Foreign Food-Aid for School Kids Among Cuts Proposed for USDABy
White House questions McGovern-Dole program’s effectiveness
Program served meals for 2.22 million children in fiscal 2016
An international school food-aid program backed by former Democratic Senator George McGovern and Republican Senator Bob Dole would end under President Donald Trump’s budget blueprint, with the White House arguing its success isn’t proven.
The McGovern-Dole Food for Education program, created in 2000 after advocacy from both the South Dakota Democrat and Kansas Republican, both of whom had left office, "lacks evidence that it is being effectively implemented to reduce food insecurity," the White House said Thursday in its "America First" budget blueprint request.
The program, routinely reauthorized with bipartisan support in U.S. farm bills, cost $195.5 million in the 2016 fiscal year.

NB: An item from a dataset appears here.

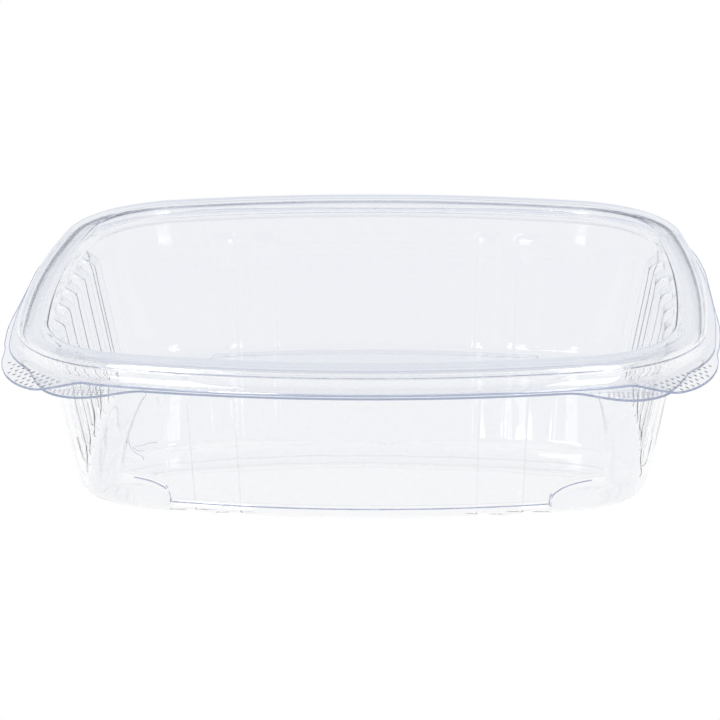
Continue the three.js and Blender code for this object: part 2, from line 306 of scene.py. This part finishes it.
class Wire:
    """A socket of a node tree. Sums written with it add Math nodes to its tree."""

    def __init__(self, tree, socket=None):
        self.tree = tree
        self.socket = socket

    def node(self, kind, settings=None, sockets=None, output=0):
        """Adds a node: its settings first, then each socket's value, wire or list of wires."""
        made = self.tree.nodes.new(kind)
        for name, value in (settings or {}).items():
            setattr(made, name, value)
        for name, value in (sockets or {}).items():
            if isinstance(value, Wire):
                self.tree.links.new(value.socket, made.inputs[name])
            elif isinstance(value, list):
                for wire in value:
                    self.tree.links.new(wire.socket, made.inputs[name])
            else:
                made.inputs[name].default_value = value
        return Wire(self.tree, made.outputs[output] if made.outputs else None)

    def math(self, operation, *values):
        return self.node("ShaderNodeMath", {"operation": operation}, dict(enumerate(values)))

    def __add__(self, other):
        return self.math("ADD", self, other)

    def __sub__(self, other):
        return self.math("SUBTRACT", self, other)

    def __rsub__(self, other):
        return self.math("SUBTRACT", other, self)

    def __mul__(self, other):
        return self.math("MULTIPLY", self, other)

    def __truediv__(self, other):
        return self.math("DIVIDE", self, other)

    def __rtruediv__(self, other):
        return self.math("DIVIDE", other, self)

    __radd__ = __add__
    __rmul__ = __mul__

    def ramp(self, low, high, smooth=True):
        """0 below low, 1 above high."""
        kind = "SMOOTHSTEP" if smooth else "LINEAR"
        return self.node("ShaderNodeMapRange", {"interpolation_type": kind},
                         {"Value": self, "From Min": low, "From Max": high})


def empty_material(name):
    material = bpy.data.materials.new(name)
    material.use_nodes = True
    material.node_tree.nodes.clear()
    return material, Wire(material.node_tree)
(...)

In that period it served meals to 2.22 million school-children in countries such as Cambodia, Ethiopia and Haiti, administered through partners including the UN World Food Program and Catholic Relief Services.
A 2015 World Food Program study of the program’s results in Kenya found that school attendance would have dropped without the meals and that many children relied on the aid for their only consistent meal of the day, though lack of funds at the local level sometimes led to inefficient distribution. A 2011 study of McGovern-Dole by the federal Government Accountability Office criticized the U.S. Department of Agriculture’s oversight, saying its financial controls needed to improve.
McGovern, who died in 2012, and Dole received the World Food Prize in 2008 for their efforts to establish the initiative.
The proposed food aid cut was contained in Trump’s 2018 budget request. It includes a USDA budget of $17.9 billion, down 29 percent from the enacted 2016 budget of $25.2 billion.